— PROBLEM DETAILS —
What do the lines from the top of the data through the line with "tree.links.new(source, shader.inputs[key])" say? Quote them exactly and include both ends.

— RECORDED DATA —
· · · · · · ·

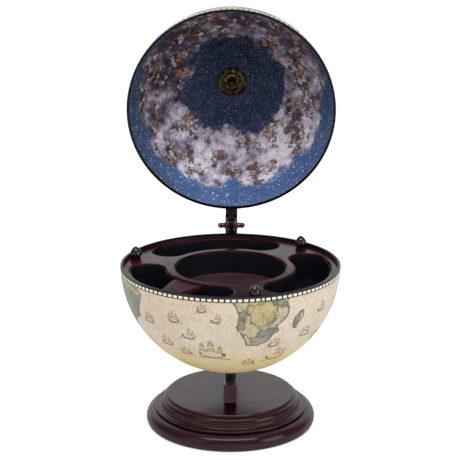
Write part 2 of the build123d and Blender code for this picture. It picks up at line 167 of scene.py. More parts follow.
def effect(name, takes, gives):
    """New effect: a node group with named inputs and outputs."""
    group = bpy.data.node_groups.new(name, "ShaderNodeTree")
    for key, value in takes.items():
        kind = "NodeSocketVector" if value is None else "NodeSocketFloat"
        socket = group.interface.new_socket(key, in_out="INPUT", socket_type=kind)
        if value is not None:
            socket.default_value = value
    for key, kind in gives.items():
        group.interface.new_socket(key, in_out="OUTPUT", socket_type="NodeSocket" + kind)
    into = group.nodes.new("NodeGroupInput").outputs
    out = group.nodes.new("NodeGroupOutput").inputs
    return group, into, out


def use(tree, group, sockets):
    """Places an effect in a material."""
    return add(tree, "Group", sockets, node_tree=group).outputs


def finish(name, **shader_sockets):
    """New material: its tree, its shader and its place on the piece."""
    material = bpy.data.materials.new(name)
    material.use_nodes = True
    tree = material.node_tree
    tree.nodes.clear()
    titles = [key.replace("_", " ").title().replace("Ior", "IOR") for key in shader_sockets]
    shader = add(tree, "BsdfPrincipled", dict(zip(titles, shader_sockets.values())))
    add(tree, "OutputMaterial", {"Surface": shader.outputs[0]})
    return material, tree, shader, add(tree, "TexCoord").outputs["Object"]


def dress(tree, shader, colour, roughness=None, normal=None):
    """Joins colour, roughness and relief to a finish's shader."""
    for key, source in (("Base Color", colour), ("Roughness", roughness), ("Normal", normal)):
        if source is not None:
            tree.links.new(source, shader.inputs[key])


def placed(tree, vector, place):
    """Coordinates in the upright place of one half of the globe."""
    back = place.inverted()
    sockets = {"Location": back.to_translation(), "Rotation": back.to_euler(), 0: vector}
    return add(tree, "Mapping", sockets).outputs[0]


def stretched(tree, vector, along, turn=(0, 0, 0)):
    """Coordinates drawn out along the grain."""
    return add(tree, "Mapping", {"Scale": along, "Rotation": turn, 0: vector}).outputs[0]


def warped(tree, vector, scale, detail, reach):
    """Coordinates pushed about by a noise."""
    push = add(tree, "TexNoise", {"Vector": vector, "Scale": scale, "Detail": detail}).outputs["Color"]
    sockets = {0: push, 1: (reach, reach, reach), 2: vector}
    return add(tree, "VectorMath", sockets, operation="MULTIPLY_ADD").outputs[0]


# --- Effects -------------------------------------------------------------------------------------
def make_wood_grain():
    """Figure, pores and a slow cloudiness, along X of the coordinates."""
    group, into, out = effect("wood_grain", {"Vector": None}, {"Figure": "Float", "Pores": "Float"})
    long = stretched(group, into["Vector"], (0.12, 1, 1))
    broad = grains(group, long, 0.011, 4, 0.55, 0.8)
    lines = grains(group, long, 0.0022, 3, 0.6)
    cloud = grains(group, into["Vector"], 0.05, 2)
    figure = sums(group, "MULTIPLY_ADD", broad, 0.5, sums(group, "MULTIPLY", lines, 0.25))
    figure = sums(group, "MULTIPLY_ADD", cloud, 0.25, figure)
    fine = grains(group, stretched(group, into["Vector"], (0.05, 1, 1)), 0.0006, 2)
    group.links.new(slide(group, figure, 0.36, 0.64), out["Figure"])
    group.links.new(slide(group, fine, 0.42, 0.6), out["Pores"])
    return group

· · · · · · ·

— RESPONSE TO THE EXERCISE —
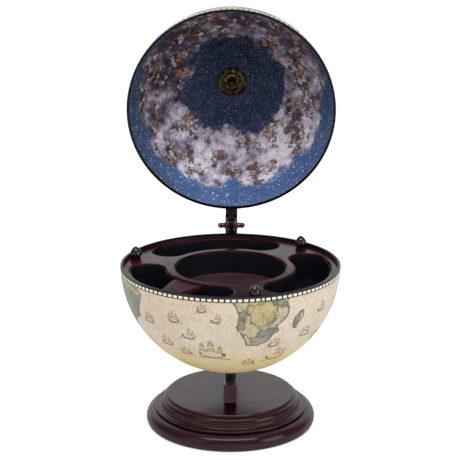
Write part 2 of the build123d and Blender code for this picture. It picks up at line 167 of scene.py. More parts follow.
def effect(name, takes, gives):
    """New effect: a node group with named inputs and outputs."""
    group = bpy.data.node_groups.new(name, "ShaderNodeTree")
    for key, value in takes.items():
        kind = "NodeSocketVector" if value is None else "NodeSocketFloat"
        socket = group.interface.new_socket(key, in_out="INPUT", socket_type=kind)
        if value is not None:
            socket.default_value = value
    for key, kind in gives.items():
        group.interface.new_socket(key, in_out="OUTPUT", socket_type="NodeSocket" + kind)
    into = group.nodes.new("NodeGroupInput").outputs
    out = group.nodes.new("NodeGroupOutput").inputs
    return group, into, out


def use(tree, group, sockets):
    """Places an effect in a material."""
    return add(tree, "Group", sockets, node_tree=group).outputs


def finish(name, **shader_sockets):
    """New material: its tree, its shader and its place on the piece."""
    material = bpy.data.materials.new(name)
    material.use_nodes = True
    tree = material.node_tree
    tree.nodes.clear()
    titles = [key.replace("_", " ").title().replace("Ior", "IOR") for key in shader_sockets]
    shader = add(tree, "BsdfPrincipled", dict(zip(titles, shader_sockets.values())))
    add(tree, "OutputMaterial", {"Surface": shader.outputs[0]})
    return material, tree, shader, add(tree, "TexCoord").outputs["Object"]


def dress(tree, shader, colour, roughness=None, normal=None):
    """Joins colour, roughness and relief to a finish's shader."""
    for key, source in (("Base Color", colour), ("Roughness", roughness), ("Normal", normal)):
        if source is not None:
            tree.links.new(source, shader.inputs[key])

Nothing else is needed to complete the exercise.